La pérdida de estabilidad material no es la verdadera razón que tanto y tan agudamente puede angustiarnos o deprimirnos, sino que ésta es la consecuencia de un desequilibrio que comenzó, inconscientemente, el día que nos convencimos de que la única manera de “ser felices” era teniendo, teniendo y teniendo imparablemente. Y no hablo sólo de tener bienes materiales, los que, hasta cierto punto, resultan necesarios, sino que hasta algunas de las relaciones humanas que mantenemos, incluidos muchas veces los propios hijos, terminan siendo sumados a la lista de “objetos” que hay que tener para así sentir que “pertenecemos” al orden y buenas costumbres que establece la sociedad. Una sociedad que deberíamos evitar ver sólo en su conjunto, pues esto invita a cierta subjetividad borrosa y poco real; en su lugar, sería más ajustado y sincero mirar a quienes la componemos, es decir, a nosotros mismos. Individuos, hombres y mujeres, ataviados de pensamientos y conductas muchas veces nada generosos ni agradecidos con la vida ni con lo mucho que ya tenemos y que al parecer siempre resulta poco, porque siempre estamos pidiendo algo más. Pidiéndole a nuestros padre, a nuestra familia, a las instituciones, a los gobernantes y, por supuesto, a Dios. Mendigos de ropas raídas o de marca no hace la diferencia, todos nos comportamos como mendigos al fin.

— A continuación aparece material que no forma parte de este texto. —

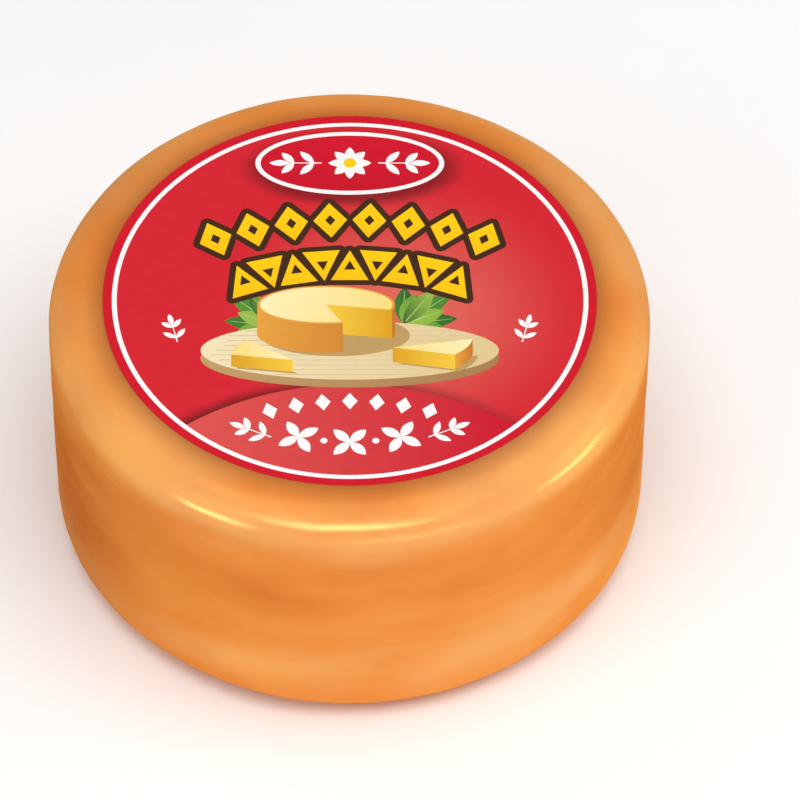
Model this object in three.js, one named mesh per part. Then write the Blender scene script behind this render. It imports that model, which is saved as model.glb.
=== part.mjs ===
// A small whole wheel of smoked kashkaval with a round paper label on its top face.
// The pressed curd fills a round mould, so the wheel is a drum with a straight wall,
// a soft rounded shoulder round the flat top and a tighter rounding at the foot.
// Curing in the smoke leaves the wall and the shoulder a little uneven.
//
// Millimetres, +Z up. The origin is the centre of the flat face the wheel stands on.

import * as THREE from 'three';
import { mergeVertices } from 'three/addons/utils/BufferGeometryUtils.js';

// Driving dimensions
const wheelDiameter = 102;
const wheelHeight = 51;
const labelDiameter = 83.5;
const labelThickness = 0.25;

// Rounded edges, each a quarter of an ellipse: how far it reaches inwards and along the wall
const shoulder = { inward: 9.1, along: 5.7 };
const foot = { inward: 7.8, along: 6.2 };

// Gentle unevenness of the rind: waves that run round the wheel and twist a little with height
const rindWaves = [
  { lobes: 2, height: 0.05, phase: 0.6, twist: 0.4 },
  { lobes: 5, height: 0.04, phase: 2.1, twist: 1.2 },
  { lobes: 9, height: 0.03, phase: 4.4, twist: -1.7 },
];

// Facets
const wheelSegments = 96;
const wallRings = 8;
const roundingRings = 8;
const flatRings = 2;
const labelSegments = 128;

const wheelRadius = wheelDiameter / 2;
const topFlatRadius = wheelRadius - shoulder.inward;
const footFlatRadius = wheelRadius - foot.inward;
const shoulderBase = wheelHeight - shoulder.along;

// Colours, roughness and metalness of the two finishes
const smokedRind = new THREE.MeshStandardMaterial({ color: 0xe98a42, roughness: 0.38, metalness: 0 });
const printedPaper = new THREE.MeshStandardMaterial({ color: 0xd42b38, roughness: 0.5, metalness: 0 });

// Half section of the wheel as (radius, height) points, from the middle of the foot
// up the wall to the middle of the top.
function wheelSection() {
  const section = [];
  for (let i = 0; i <= flatRings; i += 1) {
    section.push(new THREE.Vector2((footFlatRadius * i) / flatRings, 0));
  }
  for (let i = 1; i <= roundingRings; i += 1) {
    const turn = (Math.PI / 2) * (i / roundingRings);
    const radius = footFlatRadius + foot.inward * Math.sin(turn);
    section.push(new THREE.Vector2(radius, foot.along * (1 - Math.cos(turn))));
  }
  for (let i = 1; i <= wallRings; i += 1) {
    const height = THREE.MathUtils.lerp(foot.along, shoulderBase, i / wallRings);
    section.push(new THREE.Vector2(wheelRadius, height));
  }
  for (let i = 1; i <= roundingRings; i += 1) {
    const turn = (Math.PI / 2) * (i / roundingRings);
    const radius = topFlatRadius + shoulder.inward * Math.cos(turn);
    section.push(new THREE.Vector2(radius, shoulderBase + shoulder.along * Math.sin(turn)));
  }
  for (let i = flatRings - 1; i >= 0; i -= 1) {
    section.push(new THREE.Vector2((topFlatRadius * i) / flatRings, wheelHeight));
  }
  return section;
}

// How far the rind stands in or out at an angle round the wheel and a share of its height.
function rindOffset(angle, share) {
  let offset = 0;
  for (const wave of rindWaves) {
    offset += wave.height * Math.cos(wave.lobes * angle + wave.phase + wave.twist * share);
  }
  return offset;
}

// Moves the wall and the roundings by the unevenness and leaves both flat faces flat and level.
function unevenRind(geometry) {
  const position = geometry.getAttribute('position');
  for (let i = 0; i < position.count; i += 1) {
    const x = position.getX(i);
    const y = position.getY(i);
    const z = position.getZ(i);
    const radius = Math.hypot(x, y);
    const share = z / wheelHeight;
    const flatRadius = THREE.MathUtils.lerp(footFlatRadius, topFlatRadius, share);
    const strength = THREE.MathUtils.smoothstep(radius, flatRadius, wheelRadius);
    if (strength > 0) {
      const scale = 1 + (strength * rindOffset(Math.atan2(y, x), share)) / radius;
      position.setXY(i, x * scale, y * scale);
    }
  }
}

function cheeseWheel() {
  const turned = new THREE.LatheGeometry(wheelSection(), wheelSegments);
  turned.rotateX(Math.PI / 2);
  turned.deleteAttribute('normal');
  turned.deleteAttribute('uv');
  const geometry = mergeVertices(turned);
  unevenRind(geometry);
  geometry.computeVertexNormals();
  const mesh = new THREE.Mesh(geometry, smokedRind);
  mesh.name = 'cheese_wheel';
  return mesh;
}

function paperLabel() {
  const geometry = new THREE.CylinderGeometry(
    labelDiameter / 2, labelDiameter / 2, labelThickness, labelSegments);
  geometry.rotateX(Math.PI / 2);
  const mesh = new THREE.Mesh(geometry, printedPaper);
  mesh.name = 'paper_label';
  mesh.position.z = wheelHeight + labelThickness / 2;
  return mesh;
}

const kashkaval = new THREE.Group();
kashkaval.add(cheeseWheel(), paperLabel());

export default kashkaval;
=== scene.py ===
# A small whole wheel of smoked kashkaval with a round printed label, dressed for rendering.
# Lengths in the dictionaries are millimetres, and mm turns them into Blender's metres.

from math import atan2, cos, hypot, pi, radians, sin, sqrt

import bpy
from mathutils import Matrix, Vector, noise
from mathutils.geometry import tessellate_polygon


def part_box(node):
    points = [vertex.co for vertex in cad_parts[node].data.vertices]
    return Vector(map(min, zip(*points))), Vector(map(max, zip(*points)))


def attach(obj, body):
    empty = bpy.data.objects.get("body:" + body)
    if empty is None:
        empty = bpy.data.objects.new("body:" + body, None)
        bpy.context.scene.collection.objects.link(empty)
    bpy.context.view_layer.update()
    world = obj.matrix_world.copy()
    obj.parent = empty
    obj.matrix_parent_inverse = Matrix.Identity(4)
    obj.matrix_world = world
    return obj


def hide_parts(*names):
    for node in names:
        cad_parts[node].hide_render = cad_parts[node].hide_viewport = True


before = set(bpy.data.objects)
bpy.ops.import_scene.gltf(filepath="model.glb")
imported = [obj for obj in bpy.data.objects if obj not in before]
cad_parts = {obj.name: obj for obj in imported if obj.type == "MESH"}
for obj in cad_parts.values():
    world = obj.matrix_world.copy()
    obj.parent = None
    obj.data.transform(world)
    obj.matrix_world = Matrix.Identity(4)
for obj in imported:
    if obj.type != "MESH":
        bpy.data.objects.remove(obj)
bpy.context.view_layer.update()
mm = 0.001

wheelLow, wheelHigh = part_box("cheese_wheel")
labelLow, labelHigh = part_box("paper_label")
wheelHeight = wheelHigh.z / mm
wheelRadius = (wheelHigh.x - wheelLow.x + wheelHigh.y - wheelLow.y) / 4 / mm
labelRadius = (labelHigh.x - labelLow.x) / 2 / mm
labelBottom = labelLow.z / mm
print("frame: wheel", round(wheelRadius * 2, 1), "x", round(wheelHeight, 1), "mm")


def linearColour(hexCode):
    channels = [int(hexCode[i:i + 2], 16) / 255 for i in (1, 3, 5)]
    return tuple(c / 12.92 if c <= 0.04045 else ((c + 0.055) / 1.055) ** 2.4 for c in channels) + (1.0,)


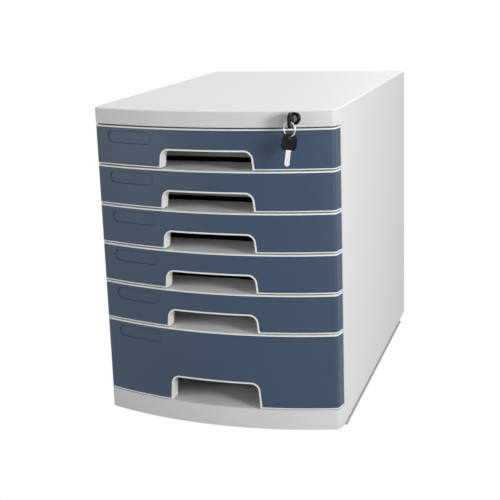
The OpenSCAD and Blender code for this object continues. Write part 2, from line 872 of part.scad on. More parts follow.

Entonces, ¿la respuesta es sentarse a meditar para cambiar el mundo? No. Pero sí para cambiar nosotros. Si cambiamos nosotros y recordamos que el mundo está habitado por humanos y seres sensibles que anhelan la felicidad y evitar el sufrimiento, quizás...
Como dije líneas más arriba, no se trata de adquirir, en este caso la práctica de la meditación, sino de dejar de hacer, soltar o quitar un poquito de tiempo a otras cosas para así generar el espacio necesario que pueda ser ocupado por la práctica de la meditación. ¿Cuánto tiempo? El que podamos disponer, pero que esté dedicado únicamente a sentarnos en meditación. Por lo que les sugiero olvidarse por un rato del celular, la computadora o cualquier otro elemento que los distraiga. Pueden comenzar con unos diez minutos al día, veinte minutos día por medio o, a lo sumo, veinticinco minutos una vez a la semana.
Si lo piensan un poquito, verán que no es tanto como parece, ¿verdad?
Sobre los beneficios de esta práctica ya comenté en otras entradas de este mismo blog que bien pueden visitar. Tan sólo quiero detenerme en un par de conceptos.
La práctica de la meditación, de la respiración calmada y profunda, lejos de ser un acto egoísta, nos predispone a practicar mucho más que una postura de piernas cruzadas y columna recta; nos adentra, sin mayores inconvenientes, hacia un trato respetuoso, grato e íntimo con nosotros mismos, así como con las demás manifestaciones de la naturaleza, animales, plantas, insectos, agua, tierra... ¿Por qué? Porque cuando estamos transitando la vida con calma, respeto, alegría serena, entre otras cualidades, es de esa manera que nos relacionamos con todo y todos. Por lo tanto, multipliquen estas actitudes por cientos o miles de personas y luego, deduzcan cuál sería nuestra realidad humana y planetaria.
Si hay interés y constancia en querer aprender y practicar, como ocurre con cuanta profesión, oficio o actividad que desempeñemos, la práctica de la meditación se vuelve una forma de vida. Un estar más atentos. Atención que nos deja ver y decidir desde un plano conciente cómo queremos/podemos vivir nuestra vida.
Como les digo a mis alumnos, si se quiere llevar la actitud meditativa a la vida diaria, no hay lugar, situación o momento en donde la atención, observación y respiración abdominal no puedan hacerse. ¿Por qué? Porque ahí estamos, con nosotros mismos y con la vida, manifestándose a cada instante justo debajo de nuestro pies.
Zazen no se practica con un objetivo, ni deseo de logro, pero, sin duda, la recompensa llega cuando nos damos cuenta de cómo se ve y se vive siendo más ecuánimes, tranquilos y silenciosos. No por ello dejaremos de pasar por momentos conflictivos o dolorosos, pero serán menos en cantidad e intensidad y algo más distanciados debido a que si lo que estamos dando y haciendo es desde esa actitud de ecuanimidad, así será lo que vuelva.
Ahora si me permiten, me voy a sentar un rato.